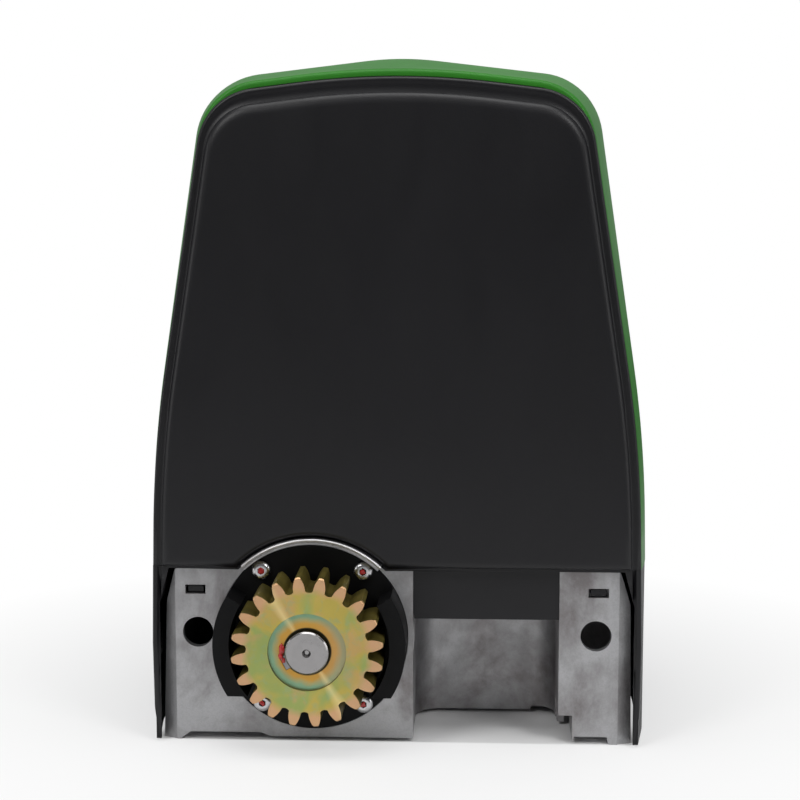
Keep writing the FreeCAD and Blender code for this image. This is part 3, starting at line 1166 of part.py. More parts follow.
# ----------------------------------------------------------------------- build
def build():
    save("gearbox_housing", gearbox_housing())
    save("gearcase_cover", gearcase_cover())
    screws = [pan_screw(x, PLATE_FRONT, z, 4.5, 3, 2, 14, 2) for x, z in cover_plate_screw_places()]
    save("gearcase_screws", Part.makeCompound([flipped(screw, PLATE_FRONT) for screw in screws]))
    save("pinion_guard", pinion_guard())
    heads = [pan_screw(x, GUARD_Y, z, 5.8, 4, 2, 22, 2.2) for x, z in guard_screw_places()]
    save("guard_screws", Part.makeCompound(heads))
    save("shaft_seal", tube_y(SEAL_R, SHAFT_R + RUN, SHAFT_X, SHAFT_Z, SEAL_Y, SEAL_Y + SEAL_W))
    save("rear_bearing", bearing_y(BEARING_R, SHAFT_R + RUN, REAR_BEARING_Y, BEARING_W))
    save("front_bearing", bearing_y(FRONT_BEARING_R, NOSE_R + RUN, FRONT_BEARING_Y, FRONT_BEARING_W))
    save("worm_lower_bearing", bearing_z(14, WORM_SHAFT_R + RUN, LOWER_BEARING_Z, 8))
    save("worm_upper_bearing", bearing_z(16, WORM_SHAFT_R + RUN, UPPER_BEARING_Z, 10))
    plug = cyl_z(6, *FILL_PLUG, DECK_Z - 12, DECK_Z).fuse(cyl_z(9, *FILL_PLUG, DECK_Z, DECK_Z + 5))
    save("oil_fill_plug", plug)
    save("output_shaft", output_shaft())
    save("drive_pinion", drive_pinion())
    y0, y1 = key_ends()
    save("pinion_key", key_block(0, y0, y1))
    save("worm_wheel", worm_wheel())
    bush_end = HUB_FRONT - DOG_DEPTH - 1
    save("wheel_bush", tube_y(WHEEL_BORE_R - 0.02, WHEEL_BORE_R - 2, SHAFT_X, SHAFT_Z, WHEEL_Y0, bush_end))
    save("clutch_sleeve", clutch_sleeve())
    save("clutch_cross_pin", clutch_cross_pin())
    save("release_rod", release_rod())
    save("release_thumbwheel", release_thumbwheel())
    save("worm_shaft", worm_shaft())
    save("armature_core", armature_core())
    save("armature_windings", armature_windings())
    save("commutator", commutator())
    save("encoder_disc", encoder_disc())
    save("motor_flange", motor_flange())
    save("motor_can", motor_can())
    save("motor_magnets", motor_magnets())
    save("motor_brushes", motor_brushes())
    save("motor_end_cap", motor_end_cap())
    save("encoder_board", encoder_board())
    save("chassis_tray", chassis_tray())
    reach = TRAY_Z + 1 - DECK_Z + 4
    screws = [downward_screw(x, y, TRAY_Z + 1, 3.4, 1.6, 2, reach) for x, y in tower_places()]
    save("chassis_screws", Part.makeCompound(screws))
    save("battery_left", battery(-1))
    save("battery_right", battery(1))
    save("controller_bracket", controller_bracket())
    save("board_standoffs", board_standoffs())
    save("control_board", control_board())
    save("lcd_module", lcd_module())
    save("terminal_blocks", terminal_blocks())
    save("relays", relays())
    save("charger_module", charger_module())
    for index, place in enumerate(button_places()):
        save("board_button_" + str(index + 1), board_button(place))
    save("rear_casing", rear_casing())
    save("front_casing", front_casing())
    screws = [downward_screw(x, y, DECK_Z + 3, 4.2, 2.5, 2, 6) for x, y in casing_screw_places()]
    save("casing_screws", Part.makeCompound(screws))
    save("top_cover", top_cover())
    save("release_hatch", release_hatch())
    save("hatch_hinge_pins", hatch_hinge_pins())
    save("camlock", camlock())
    save("camlock_cap", camlock_cap())
    save("cap_rivet", cap_rivet())


build()
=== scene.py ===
"""Looks of the sliding gate motor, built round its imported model.

The casing shells, screws, sealant and controller parts are modelled here with
bmesh, and every surface gets a procedural finish on Object coordinates.
The model's own frame is in metres, with +Z up and -Y towards the gate. Sizes
are in millimetres where a docstring says so.
"""

import logging
import math
from dataclasses import dataclass, field
from enum import Enum
from functools import cache
from typing import Sequence

import bmesh
import bpy
from mathutils import Matrix, Vector, noise


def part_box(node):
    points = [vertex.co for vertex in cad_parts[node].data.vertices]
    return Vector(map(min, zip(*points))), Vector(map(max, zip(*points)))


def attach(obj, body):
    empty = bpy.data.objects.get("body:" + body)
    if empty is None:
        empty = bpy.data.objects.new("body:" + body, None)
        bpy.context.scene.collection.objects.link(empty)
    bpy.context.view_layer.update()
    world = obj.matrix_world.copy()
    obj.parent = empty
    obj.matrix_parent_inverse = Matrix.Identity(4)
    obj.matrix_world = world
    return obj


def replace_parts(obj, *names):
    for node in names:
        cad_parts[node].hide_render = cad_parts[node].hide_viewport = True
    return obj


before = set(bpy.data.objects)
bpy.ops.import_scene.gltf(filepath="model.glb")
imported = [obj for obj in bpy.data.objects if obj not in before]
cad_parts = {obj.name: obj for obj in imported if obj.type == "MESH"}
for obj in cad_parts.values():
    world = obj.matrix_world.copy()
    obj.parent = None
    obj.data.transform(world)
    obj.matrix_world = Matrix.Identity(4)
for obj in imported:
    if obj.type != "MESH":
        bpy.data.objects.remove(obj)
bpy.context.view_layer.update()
LOG = logging.getLogger("gate_motor")
MM = 0.001
REARWARD, UP = Vector((0, 1, 0)), Vector((0, 0, 1))
WHITE = (1.0, 1.0, 1.0, 1.0)
Point = Sequence[float]
Pair = tuple[float, float]
Colour = tuple[float, float, float]
Socket = bpy.types.NodeSocket
Mesh = bmesh.types.BMesh


def middle_of(node: str) -> Vector:
    """Returns the centre of a CAD node's box."""
    low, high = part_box(node)
    return (low + high) / 2


def shade(colour: Colour, factor: float, lift: float = 0.0) -> Colour:
    """Returns a colour made paler or deeper, no brighter than white."""
    return tuple(min(1.0, c * factor + lift) for c in colour)


# ------------------------------------------------------------------ finishes
class Nodes:
    """Short calls that build a node tree."""

    def __init__(self, tree: bpy.types.NodeTree) -> None:
        """Keeps the tree that the calls build in."""
        self.tree = tree

    def add(self, kind: str, inputs: dict | None = None, **settings) -> bpy.types.ShaderNode:
        """Adds a node.

        Args:
            kind: The node's type name.
            inputs: A value or an output socket for each input, by name or number.
            **settings: Properties of the node itself.

        Returns:
            The new node.
        """
        node = self.tree.nodes.new(kind)
        for key, value in settings.items():
            setattr(node, key, value)
        for key, value in (inputs or {}).items():
            if isinstance(value, bpy.types.NodeSocket):
                self.tree.links.new(value, node.inputs[key])
            else:
                node.inputs[key].default_value = value
        return node

    def join(self, source: Socket, target: Socket) -> None:
        """Links an output to an input."""
        self.tree.links.new(source, target)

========

Write out, exactly as they stand, the lines from the one containing "screws = [downward_screw(x, y, DECK_Z" through the one containing "obj.matrix_parent_inverse = Matrix.Identity(4)", both ends included.

    screws = [downward_screw(x, y, DECK_Z + 3, 4.2, 2.5, 2, 6) for x, y in casing_screw_places()]
    save("casing_screws", Part.makeCompound(screws))
    save("top_cover", top_cover())
    save("release_hatch", release_hatch())
    save("hatch_hinge_pins", hatch_hinge_pins())
    save("camlock", camlock())
    save("camlock_cap", camlock_cap())
    save("cap_rivet", cap_rivet())


build()
=== scene.py ===
"""Looks of the sliding gate motor, built round its imported model.

The casing shells, screws, sealant and controller parts are modelled here with
bmesh, and every surface gets a procedural finish on Object coordinates.
The model's own frame is in metres, with +Z up and -Y towards the gate. Sizes
are in millimetres where a docstring says so.
"""

import logging
import math
from dataclasses import dataclass, field
from enum import Enum
from functools import cache
from typing import Sequence

import bmesh
import bpy
from mathutils import Matrix, Vector, noise


def part_box(node):
    points = [vertex.co for vertex in cad_parts[node].data.vertices]
    return Vector(map(min, zip(*points))), Vector(map(max, zip(*points)))


def attach(obj, body):
    empty = bpy.data.objects.get("body:" + body)
    if empty is None:
        empty = bpy.data.objects.new("body:" + body, None)
        bpy.context.scene.collection.objects.link(empty)
    bpy.context.view_layer.update()
    world = obj.matrix_world.copy()
    obj.parent = empty
    obj.matrix_parent_inverse = Matrix.Identity(4)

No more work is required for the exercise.